Problem description:
Only the lines from the one with "zip(*points))), Vector(map(max, zip(*points)))" through the one with "before = set(bpy.data.objects)" are to be restated, word for word, with both of them included.

Data lines:
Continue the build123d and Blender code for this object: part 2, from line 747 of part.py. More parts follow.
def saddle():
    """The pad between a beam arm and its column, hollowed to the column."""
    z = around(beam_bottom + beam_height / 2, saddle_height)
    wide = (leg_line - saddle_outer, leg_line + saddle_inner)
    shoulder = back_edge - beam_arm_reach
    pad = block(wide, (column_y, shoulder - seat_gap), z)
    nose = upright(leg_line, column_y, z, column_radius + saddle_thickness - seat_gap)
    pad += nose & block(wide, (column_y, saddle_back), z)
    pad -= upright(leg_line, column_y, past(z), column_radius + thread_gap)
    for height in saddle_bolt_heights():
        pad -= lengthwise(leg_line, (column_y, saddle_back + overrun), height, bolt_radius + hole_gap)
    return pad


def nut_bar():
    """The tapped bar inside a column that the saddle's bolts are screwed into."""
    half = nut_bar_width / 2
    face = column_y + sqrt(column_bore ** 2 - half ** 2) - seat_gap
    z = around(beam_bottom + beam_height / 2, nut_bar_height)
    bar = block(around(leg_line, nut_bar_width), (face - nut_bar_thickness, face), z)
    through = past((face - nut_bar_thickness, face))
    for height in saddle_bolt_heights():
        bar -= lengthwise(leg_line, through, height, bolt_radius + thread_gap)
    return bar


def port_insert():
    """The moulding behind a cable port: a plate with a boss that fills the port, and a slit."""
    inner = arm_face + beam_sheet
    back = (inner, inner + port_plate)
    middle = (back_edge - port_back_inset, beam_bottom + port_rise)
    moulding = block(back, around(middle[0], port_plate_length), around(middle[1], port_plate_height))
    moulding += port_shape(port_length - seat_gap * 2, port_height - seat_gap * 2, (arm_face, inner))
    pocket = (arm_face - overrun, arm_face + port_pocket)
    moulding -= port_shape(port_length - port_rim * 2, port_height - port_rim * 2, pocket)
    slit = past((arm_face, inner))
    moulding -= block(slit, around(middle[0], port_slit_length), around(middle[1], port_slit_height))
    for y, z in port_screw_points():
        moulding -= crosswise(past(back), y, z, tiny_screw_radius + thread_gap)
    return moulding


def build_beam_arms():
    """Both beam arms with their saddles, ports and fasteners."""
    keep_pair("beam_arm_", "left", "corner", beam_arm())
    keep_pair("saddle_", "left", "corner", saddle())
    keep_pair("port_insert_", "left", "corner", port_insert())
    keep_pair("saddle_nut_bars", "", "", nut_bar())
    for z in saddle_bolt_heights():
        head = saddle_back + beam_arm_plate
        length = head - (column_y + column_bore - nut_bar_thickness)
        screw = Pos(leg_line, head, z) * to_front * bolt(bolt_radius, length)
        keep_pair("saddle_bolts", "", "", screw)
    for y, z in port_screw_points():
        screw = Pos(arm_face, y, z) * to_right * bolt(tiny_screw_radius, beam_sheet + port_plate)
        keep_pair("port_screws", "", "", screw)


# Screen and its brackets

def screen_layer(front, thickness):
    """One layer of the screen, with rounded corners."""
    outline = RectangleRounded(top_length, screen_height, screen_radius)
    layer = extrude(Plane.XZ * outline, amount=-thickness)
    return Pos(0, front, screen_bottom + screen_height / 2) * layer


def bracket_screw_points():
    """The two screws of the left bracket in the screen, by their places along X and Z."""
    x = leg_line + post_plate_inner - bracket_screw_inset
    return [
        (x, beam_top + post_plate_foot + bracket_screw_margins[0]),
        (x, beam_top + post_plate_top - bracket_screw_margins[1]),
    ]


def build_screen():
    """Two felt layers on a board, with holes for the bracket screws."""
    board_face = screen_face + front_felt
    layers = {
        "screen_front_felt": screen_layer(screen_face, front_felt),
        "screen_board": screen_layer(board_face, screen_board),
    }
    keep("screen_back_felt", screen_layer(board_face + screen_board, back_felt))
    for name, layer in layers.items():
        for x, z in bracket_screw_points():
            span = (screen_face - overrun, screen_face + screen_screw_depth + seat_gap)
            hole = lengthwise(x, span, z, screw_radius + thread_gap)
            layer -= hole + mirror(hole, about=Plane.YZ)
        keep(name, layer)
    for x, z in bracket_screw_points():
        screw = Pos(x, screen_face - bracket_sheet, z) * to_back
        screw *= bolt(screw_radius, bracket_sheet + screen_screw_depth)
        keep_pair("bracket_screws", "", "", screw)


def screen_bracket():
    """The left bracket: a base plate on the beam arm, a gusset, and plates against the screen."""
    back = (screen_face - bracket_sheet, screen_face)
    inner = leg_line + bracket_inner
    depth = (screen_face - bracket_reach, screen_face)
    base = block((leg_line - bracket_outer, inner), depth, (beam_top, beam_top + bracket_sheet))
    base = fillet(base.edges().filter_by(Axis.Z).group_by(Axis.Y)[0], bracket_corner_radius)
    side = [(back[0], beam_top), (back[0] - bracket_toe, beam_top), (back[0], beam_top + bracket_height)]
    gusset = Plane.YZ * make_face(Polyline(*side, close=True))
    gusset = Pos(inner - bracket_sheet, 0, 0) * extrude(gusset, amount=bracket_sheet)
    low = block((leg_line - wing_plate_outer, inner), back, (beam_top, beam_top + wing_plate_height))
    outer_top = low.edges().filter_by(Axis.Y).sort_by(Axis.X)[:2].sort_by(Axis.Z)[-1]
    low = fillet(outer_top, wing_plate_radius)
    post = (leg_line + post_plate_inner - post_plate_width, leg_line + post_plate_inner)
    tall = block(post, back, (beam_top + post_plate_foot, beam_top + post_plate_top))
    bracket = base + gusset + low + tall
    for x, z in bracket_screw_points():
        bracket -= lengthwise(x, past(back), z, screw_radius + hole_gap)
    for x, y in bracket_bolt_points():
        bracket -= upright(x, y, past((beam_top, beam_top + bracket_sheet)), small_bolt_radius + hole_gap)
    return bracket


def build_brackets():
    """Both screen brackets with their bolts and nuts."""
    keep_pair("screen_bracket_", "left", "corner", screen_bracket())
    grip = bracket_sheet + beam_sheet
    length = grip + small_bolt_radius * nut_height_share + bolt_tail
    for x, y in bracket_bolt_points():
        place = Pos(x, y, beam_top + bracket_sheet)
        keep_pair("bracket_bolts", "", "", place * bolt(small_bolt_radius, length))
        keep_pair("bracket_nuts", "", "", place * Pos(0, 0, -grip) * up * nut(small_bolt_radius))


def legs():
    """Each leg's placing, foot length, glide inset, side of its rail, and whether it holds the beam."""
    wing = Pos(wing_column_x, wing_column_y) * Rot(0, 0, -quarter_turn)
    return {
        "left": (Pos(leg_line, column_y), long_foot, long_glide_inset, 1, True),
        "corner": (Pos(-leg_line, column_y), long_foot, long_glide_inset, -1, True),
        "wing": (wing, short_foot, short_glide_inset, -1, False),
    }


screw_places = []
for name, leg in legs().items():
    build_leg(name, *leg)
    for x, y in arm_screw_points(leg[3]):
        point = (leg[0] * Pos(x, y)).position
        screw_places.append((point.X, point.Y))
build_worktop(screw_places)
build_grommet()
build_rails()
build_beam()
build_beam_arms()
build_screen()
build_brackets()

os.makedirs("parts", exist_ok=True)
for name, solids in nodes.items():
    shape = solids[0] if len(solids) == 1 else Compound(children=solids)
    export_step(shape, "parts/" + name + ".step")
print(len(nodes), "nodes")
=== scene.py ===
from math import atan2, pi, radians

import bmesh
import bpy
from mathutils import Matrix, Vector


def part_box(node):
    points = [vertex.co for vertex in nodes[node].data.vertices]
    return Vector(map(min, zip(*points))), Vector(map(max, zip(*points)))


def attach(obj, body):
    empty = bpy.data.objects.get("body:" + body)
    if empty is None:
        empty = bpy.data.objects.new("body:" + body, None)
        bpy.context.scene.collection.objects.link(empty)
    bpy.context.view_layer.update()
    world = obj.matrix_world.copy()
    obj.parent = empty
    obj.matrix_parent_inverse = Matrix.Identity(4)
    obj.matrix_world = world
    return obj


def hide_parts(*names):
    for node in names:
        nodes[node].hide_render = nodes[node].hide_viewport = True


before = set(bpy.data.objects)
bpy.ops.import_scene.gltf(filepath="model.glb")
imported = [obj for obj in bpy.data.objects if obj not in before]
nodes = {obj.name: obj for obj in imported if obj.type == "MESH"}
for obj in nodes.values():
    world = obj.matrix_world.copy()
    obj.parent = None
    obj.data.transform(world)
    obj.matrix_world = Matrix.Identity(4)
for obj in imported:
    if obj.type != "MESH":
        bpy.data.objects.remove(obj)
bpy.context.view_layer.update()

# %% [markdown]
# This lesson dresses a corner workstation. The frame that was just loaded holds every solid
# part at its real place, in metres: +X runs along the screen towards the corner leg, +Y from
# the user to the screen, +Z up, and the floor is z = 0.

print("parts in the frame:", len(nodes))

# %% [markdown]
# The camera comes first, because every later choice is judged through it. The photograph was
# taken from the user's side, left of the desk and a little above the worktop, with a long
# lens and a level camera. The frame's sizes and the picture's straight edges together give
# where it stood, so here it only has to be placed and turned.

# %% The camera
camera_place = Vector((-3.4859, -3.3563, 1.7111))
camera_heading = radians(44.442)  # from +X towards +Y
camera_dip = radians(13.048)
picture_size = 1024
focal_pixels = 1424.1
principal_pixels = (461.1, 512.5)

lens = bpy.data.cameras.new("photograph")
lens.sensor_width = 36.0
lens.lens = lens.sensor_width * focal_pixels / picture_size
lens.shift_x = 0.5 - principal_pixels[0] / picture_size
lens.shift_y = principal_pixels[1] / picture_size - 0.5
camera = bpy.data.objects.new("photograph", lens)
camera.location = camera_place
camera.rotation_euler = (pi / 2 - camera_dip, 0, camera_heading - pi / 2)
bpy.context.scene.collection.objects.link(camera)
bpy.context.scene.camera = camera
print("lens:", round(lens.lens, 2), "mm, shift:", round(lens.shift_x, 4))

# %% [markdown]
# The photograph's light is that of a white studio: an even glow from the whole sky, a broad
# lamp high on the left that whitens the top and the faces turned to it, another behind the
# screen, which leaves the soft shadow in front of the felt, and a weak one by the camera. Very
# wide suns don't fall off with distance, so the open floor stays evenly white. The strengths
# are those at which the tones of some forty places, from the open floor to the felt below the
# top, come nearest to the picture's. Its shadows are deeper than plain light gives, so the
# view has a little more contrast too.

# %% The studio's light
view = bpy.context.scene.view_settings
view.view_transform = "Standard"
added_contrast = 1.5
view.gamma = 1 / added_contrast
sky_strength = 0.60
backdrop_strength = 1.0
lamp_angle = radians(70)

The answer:
    return Vector(map(min, zip(*points))), Vector(map(max, zip(*points)))


def attach(obj, body):
    empty = bpy.data.objects.get("body:" + body)
    if empty is None:
        empty = bpy.data.objects.new("body:" + body, None)
        bpy.context.scene.collection.objects.link(empty)
    bpy.context.view_layer.update()
    world = obj.matrix_world.copy()
    obj.parent = empty
    obj.matrix_parent_inverse = Matrix.Identity(4)
    obj.matrix_world = world
    return obj


def hide_parts(*names):
    for node in names:
        nodes[node].hide_render = nodes[node].hide_viewport = True


before = set(bpy.data.objects)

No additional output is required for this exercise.